S Serisi’nde isteğe bağlı olarak yolu tarayarak süspansiyon sistemini ayarlayabilen bir sistem sunuluyor, tıpkı DS 7 Crossback’te olduğu gibi. Fakat S Serisi, sabit helezonlar ve ayarlanabilir amortisörlerin yanında bir dizi sensör, bir kontrol ünitesi ve bir kamera kullanan Fransız’ın aksine, hidrolik kollarla desteklenmiş kademesiz ayarlı havalı süspansiyon sistemi, 5 tane çok çekirdekli işlemci, 20 sensör, stereo kamera ve 48V elektrik sistemi kullanıyor. Sistem sürüşü saniyede 1000 kere analiz ediyor ve süspansiyon sistemine ne yapması gerektiğini söylüyor. Eğer yolda zemin bozukluğu varsa süspansiyon sistemi yumuşatılıyor, eğer araç virajdaysa merkeze doğru 3 dereceye kadar yatırılabiliyor. Dahası eğer yandan gelecek bir darbe saptanırsa otomobil o yönde 8 cm yükseltiliyor ki darbe şasinin daha güçlü bölümleriyle karşılanabilsin.
S Serisi’nde isteğe bağlı olarak yüksek çözünürlüklü ve matrix aydınlatmalı LED farlar sunuluyor, tıpkı Opel Corsa’da olduğu gibi. Fakat Mercedes’in Dijital Far olarak adlandırdığı sistem, Opel Corsa’da far başına sunulan 4 LED’in aksine far başına sadece 3 LED ile geliyor. Farı farklı kılansa aynaları, daha doğrusu mikro aynaları. Her farda tam tamına 1,3 milyon adet mikro ayna bulunuyor. Bu da, bu sisteme sahip bir S Serisi’nin 2,6 milyon piksellik aydınlatma çözünürlüğüne sahip olduğu anlamına geliyor. Corsa’nın 8 pikselinden bir hayli fazla. Sonuç olarak S Serisi yere uyarılar yazabiliyor, çevresine yönlendirmeler yapabiliyor ya da sürücünün dikkatini belirli bir bölgeye çekecek şekilde aydınlatma yapabiliyor. S Serisi’nin önceki neslinde de yüksek çözünürlüklü LED Matrix farlar sunuluyordu ve bu farların her birinde 84 LED görev yapıyordu. Yeni sistemin başarısını anlatmak için eski sistemle kıyaslamak iyi olabilir, Dijital Far, selefinden 100 kat daha hassas uzun far perdelemesi yapabiliyor.
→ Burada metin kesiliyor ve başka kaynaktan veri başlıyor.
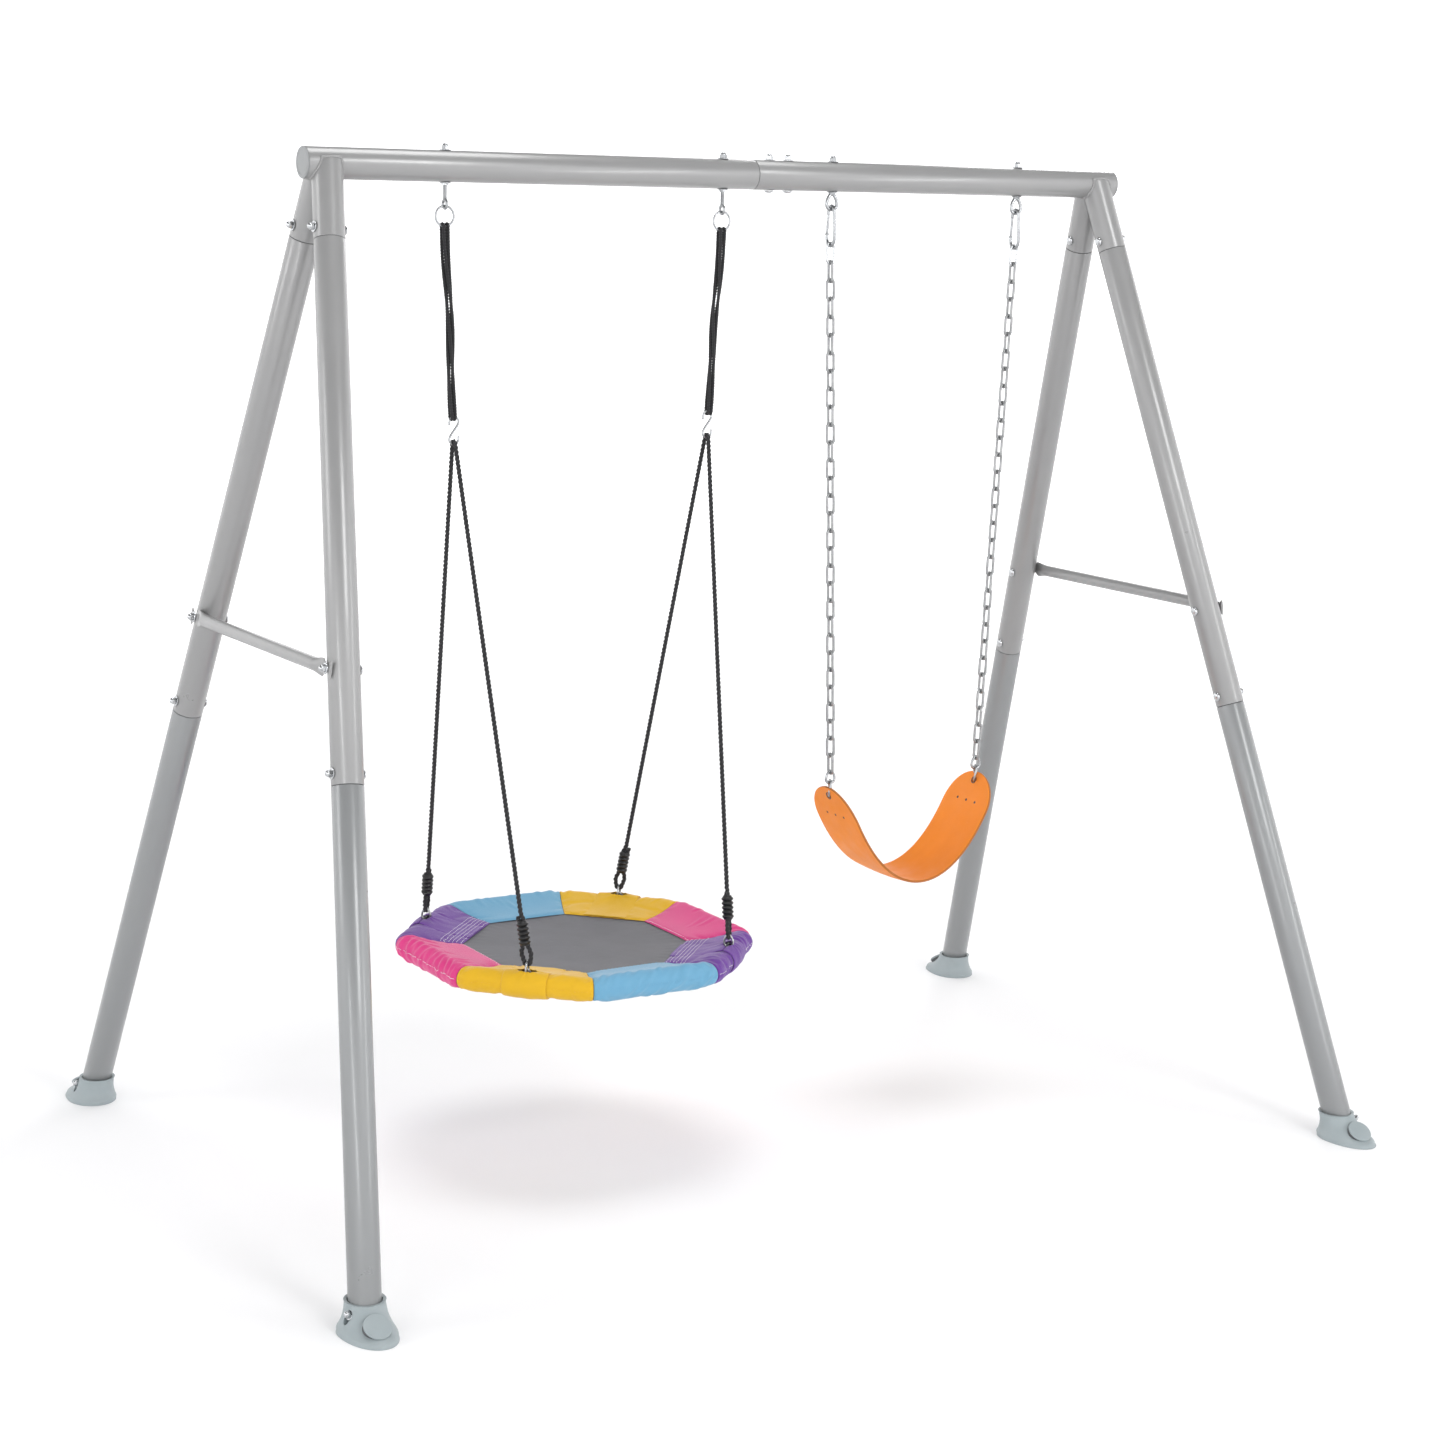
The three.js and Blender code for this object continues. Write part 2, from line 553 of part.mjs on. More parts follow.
// At each lug: a shape made upright at the middle, moved out to the tube and turned to follow it.
const atLugs = (make) => [1, 3, 5, 7].map((i) => {
  const a = (i * Math.PI) / 4;
  return make().rotateZ(a + Math.PI / 2)
    .translate(saucerX + SAUCER_APOTHEM * Math.cos(a), SAUCER_APOTHEM * Math.sin(a), SAUCER_Z);
});
function lug() {
  const half = LUG_WIDTH / 2;
  const foot = SAUCER_TUBE_R - 4.5; // the plate starts inside the tube
  const arcZ = LUG_RISE - 3;
  const plate = new THREE.Shape().moveTo(-half, foot).lineTo(half, foot).lineTo(half, arcZ);
  plate.absarc(0, arcZ, half, 0, Math.PI).closePath();
  plate.holes.push(new THREE.Path().absarc(0, LUG_RISE, LINK_WIRE_R + 1.5, 0, 2 * Math.PI, true));
  const settings = { depth: LUG_THICKNESS, bevelEnabled: false, curveSegments: 5 };
  const geometry = new THREE.ExtrudeGeometry(plate, settings);
  return geometry.translate(0, 0, -LUG_THICKNESS / 2).rotateX(Math.PI / 2);
}
const slot = () => new THREE.BoxGeometry(SLOT_LENGTH, SLOT_WIDTH, SLEEVE_R + 4)
  .translate(0, 0, SLEEVE_R / 2 + 2);
const sleeveBore = octagonRing(roundSection(SLEEVE_BORE_R, 12));
piece("saucer_tube", join(octagonRing(roundSection(SAUCER_TUBE_R, 12)), ...atLugs(lug)), bareSteel);
const sleeve = octagonRing(roundSection(SLEEVE_R, 14));
piece("saucer_sleeve", cut(sleeve, sleeveBore, ...atLugs(slot)), sleeveFabric);
// The mat reaches the sleeve on every side. Its border is covered in the sleeve's fabric.
const matR = (SAUCER_APOTHEM - SLEEVE_R - GAP) / MITRE;
const mat = new THREE.CylinderGeometry(matR, matR, MAT_THICKNESS, 8, 1, false, Math.PI / 8)
  .rotateX(Math.PI / 2);
piece("saucer_mat", mat.translate(saucerX, 0, SAUCER_Z), matFabric);

// ---- belt swing ---------------------------------------------------------------------------
const beltX = (BELT_EYES_X[0] + BELT_EYES_X[1]) / 2;
const snapTop = PEAR_WIRE_Z + PEAR_WIRE_R + GAP + SNAP_WIRE_R;
const snapBottom = snapTop - SNAP_HEIGHT;
const GATE_TILT = 0.1; // lean of the closed gate
const GATE_PIVOT = [14, 24]; // from the bottom wire: across, up
const GATE_LENGTH = 37;

// The hook is open on the side where the gate closes it.
function snapHook(x) {
  // across, above the bottom wire: from the gate's pivot round to the nose
  const outline = [
    [GATE_PIVOT[0], 22], [13.5, 12], [8, 3], [0, 0], [-8, 3], [-13.5, 12], [-14.5, 28], [-12.5, 53],
    [-10.2, 72], [-6.8, 79], [0, SNAP_HEIGHT], [6.8, 79], [10.2, 72.5], [11, 66],
  ];
  const path = new THREE.CatmullRomCurve3(outline.map(([y, z]) => xyz(x, y, snapBottom + z)));
  return wire(path, SNAP_WIRE_R, 26, WIRE_SIDES);
}

function gate(x) {
  const [y, z] = GATE_PIVOT;
  const from = xyz(x, y, snapBottom + z + SNAP_WIRE_R);
  const lean = xyz(0, -Math.sin(GATE_TILT), Math.cos(GATE_TILT));
  const to = from.clone().addScaledVector(lean, GATE_LENGTH);
  return straight(from, to, GATE_WIRE_R, 1);
}

const seatLinkTopZ = BELT_HOLE_Z + SEAT_LINK_HEIGHT;
BELT_EYES_X.forEach((x, i) => {
  const [sideName, side] = sides[i];
  piece(`snap_hook_${sideName}`, snapHook(x), zinc);
  piece(`snap_gate_${sideName}`, gate(x), zinc);
  const holeX = beltX + side * BELT_SPAN / 2;
  const chainTop = xyz(x, 0, snapBottom - SNAP_WIRE_R - 1);
  const chainBottom = xyz(holeX, 0, seatLinkTopZ + SEAT_LINK_WIRE_R + 1);
  piece(`chain_${sideName}`, straight(chainTop, chainBottom, CHAIN_R, 6), bareSteel);

  // shares of the half width and the height, from the top wire round
  const corners = [
    [0, 1], [0.62, 0.45], [1, 0.06], [0.75, -0.05], [0, 0], [-0.75, -0.05], [-1, 0.06], [-0.62, 0.45],
  ];
  const triangle = new THREE.CatmullRomCurve3(
    corners.map(([across, up]) => xyz(across * SEAT_LINK_HALF, 0, up * SEAT_LINK_HEIGHT)), true);
  const seatLink = closedWire(triangle, SEAT_LINK_WIRE_R, 22).translate(holeX, 0, BELT_HOLE_Z);
  piece(`seat_link_${sideName}`, seatLink, zinc);
});

// The belt hangs in a catenary. Its scale is found so that it drops BELT_DROP in half the span.
function catenaryScale(halfSpan, drop) {
  let [low, high] = [halfSpan / 6, halfSpan * 6];
  for (let i = 0; i < 60; i++) {
    const c = (low + high) / 2;
    if (c * (Math.cosh(halfSpan / c) - 1) > drop) low = c;
    else high = c;
  }
  return low;
}
const beltScale = catenaryScale(BELT_SPAN / 2, BELT_DROP);
const holeArc = beltScale * Math.sinh(BELT_SPAN / 2 / beltScale);
const beltArc = holeArc + HOLE_TO_END; // half the belt's length
const beltBottomZ = BELT_HOLE_Z - BELT_DROP;

function beltSection(arc) {
  const x = beltScale * Math.asinh(arc / beltScale);
  const z = beltBottomZ + beltScale * (Math.cosh(x / beltScale) - 1);
  const along = xyz(1, 0, Math.sinh(x / beltScale)).normalize();
  return { middle: xyz(beltX + x, 0, z), up: xyz(-along.z, 0, along.x) };
}

function beltSeat() {
  const steps = 32;
  const rings = [];
  for (let i = 0; i <= steps; i++) {
    const arc = -beltArc * Math.cos((Math.PI * i) / steps);
    const { middle, up } = beltSection(arc);
    const intoEnd = Math.max(0, Math.abs(arc) - (beltArc - BELT_HALF_WIDTH));
    const halfWidth = Math.sqrt(Math.max(BELT_HALF_WIDTH ** 2 - intoEnd ** 2, 36));
    const at = (y, height) => middle.clone().addScaledVector(up, height).setY(y);
    const half = BELT_THICKNESS / 2;
    rings.push([at(-halfWidth, -half), at(halfWidth, -half), at(halfWidth, half), at(-halfWidth, half)]);
  }
  const holes = [-1, 1].map((side) => {
    const { middle, up } = beltSection(side * holeArc);
    return straight(middle.clone().addScaledVector(up, -12), middle.clone().addScaledVector(up, 12), 6, 1);
  });
  return cut(loft(rings), ...holes);
}
piece("belt_seat", beltSeat(), orangeRubber);

export default object;
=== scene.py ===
import math
import random

import bpy
import numpy as np
from mathutils import Matrix, Vector
from mathutils.bvhtree import BVHTree


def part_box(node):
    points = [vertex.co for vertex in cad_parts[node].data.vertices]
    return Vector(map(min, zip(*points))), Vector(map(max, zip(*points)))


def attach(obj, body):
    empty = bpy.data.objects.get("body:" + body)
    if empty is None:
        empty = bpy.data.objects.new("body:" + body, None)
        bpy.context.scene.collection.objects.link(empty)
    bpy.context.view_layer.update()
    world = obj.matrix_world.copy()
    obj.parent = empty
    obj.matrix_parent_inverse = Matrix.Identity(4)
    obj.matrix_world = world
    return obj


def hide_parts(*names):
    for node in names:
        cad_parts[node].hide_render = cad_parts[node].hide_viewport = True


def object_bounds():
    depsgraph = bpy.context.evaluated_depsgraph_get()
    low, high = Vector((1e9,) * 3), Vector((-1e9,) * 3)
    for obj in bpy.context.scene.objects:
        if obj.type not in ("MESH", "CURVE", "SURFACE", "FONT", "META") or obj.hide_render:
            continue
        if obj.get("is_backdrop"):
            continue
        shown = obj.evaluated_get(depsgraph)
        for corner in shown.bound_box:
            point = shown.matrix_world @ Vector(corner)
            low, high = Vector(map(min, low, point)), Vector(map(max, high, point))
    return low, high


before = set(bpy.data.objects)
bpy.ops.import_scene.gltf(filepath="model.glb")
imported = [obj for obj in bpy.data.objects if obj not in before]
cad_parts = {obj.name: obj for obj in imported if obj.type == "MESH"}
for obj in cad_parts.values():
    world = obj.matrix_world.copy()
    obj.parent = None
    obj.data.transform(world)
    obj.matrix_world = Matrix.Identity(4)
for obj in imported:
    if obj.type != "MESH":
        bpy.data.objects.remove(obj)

cad_lo, cad_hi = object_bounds()
MM = 0.001
X, Y, Z = Vector((1, 0, 0)), Vector((0, 1, 0)), Vector((0, 0, 1))
SIDES = (("left", -1), ("right", 1))
ENDS = (("front", -1), ("back", 1))
rng = random.Random(7)

# ---- camera ----
CAMERA_AT = Vector((-3.0727, -5.0302, 1.9826))
CAMERA_YAW, CAMERA_PITCH, CAMERA_ROLL = map(math.radians, (58.64, -10.71, 1.4955))
camera = bpy.data.objects.new("camera", bpy.data.cameras.new("camera"))
camera.data.sensor_width = 36
camera.data.lens = 71.08
bpy.context.scene.collection.objects.link(camera)
bpy.context.scene.camera = camera
ahead = Vector((math.cos(CAMERA_PITCH) * math.cos(CAMERA_YAW),
                math.cos(CAMERA_PITCH) * math.sin(CAMERA_YAW), math.sin(CAMERA_PITCH)))
level = Vector((math.sin(CAMERA_YAW), -math.cos(CAMERA_YAW), 0))
above = level.cross(ahead)
to_right = math.cos(CAMERA_ROLL) * level + math.sin(CAMERA_ROLL) * above
to_top = -math.sin(CAMERA_ROLL) * level + math.cos(CAMERA_ROLL) * above
camera.matrix_world = Matrix.Translation(CAMERA_AT) @ Matrix(
    (to_right, to_top, -ahead)).transposed().to_4x4()


# ---- shapes: every shape is (vertices, faces) ----
def angles(count):
    """Angles round a circle."""
    return [2 * math.pi * i / count for i in range(count)]


def moved(shape, matrix):
    return [matrix @ Vector(v) for v in shape[0]], shape[1]


def merged(*shapes):
    vertices, faces = [], []
    for v, f in shapes:
        start = len(vertices)
        vertices += list(v)
        faces += [tuple(i + start for i in face) for face in f]
    return vertices, faces


def facing(direction, at=Vector()):
    """The matrix that takes +Z to direction and the origin to at."""
    return Matrix.Translation(at) @ Z.rotation_difference(Vector(direction)).to_matrix().to_4x4()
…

Bundan sonrası da bir iki ilginç bilgi:
S Serisi’nin konfor koltuklarında 19 motor yer alıyor ve 10 farklı masaj modu arasında seçim yapılabiliyor, Burmester ses sisteminin 4d versiyonunda 31 hoparlör ve 8 tiz ses çıkışı sunuluyor, MBUX “Hey Mercedes” komutuna 27 dilde cevap verebiliyor, 2 bölgeli otomatik iklimlendirme sistemi hava çıkışlarını 17 motor yardımıyla yönetiyor ve Batı Avrupa’daki S Serisi müşterilerinin yüzde 80’i sonrasında da bir Mercedes satın alıyor.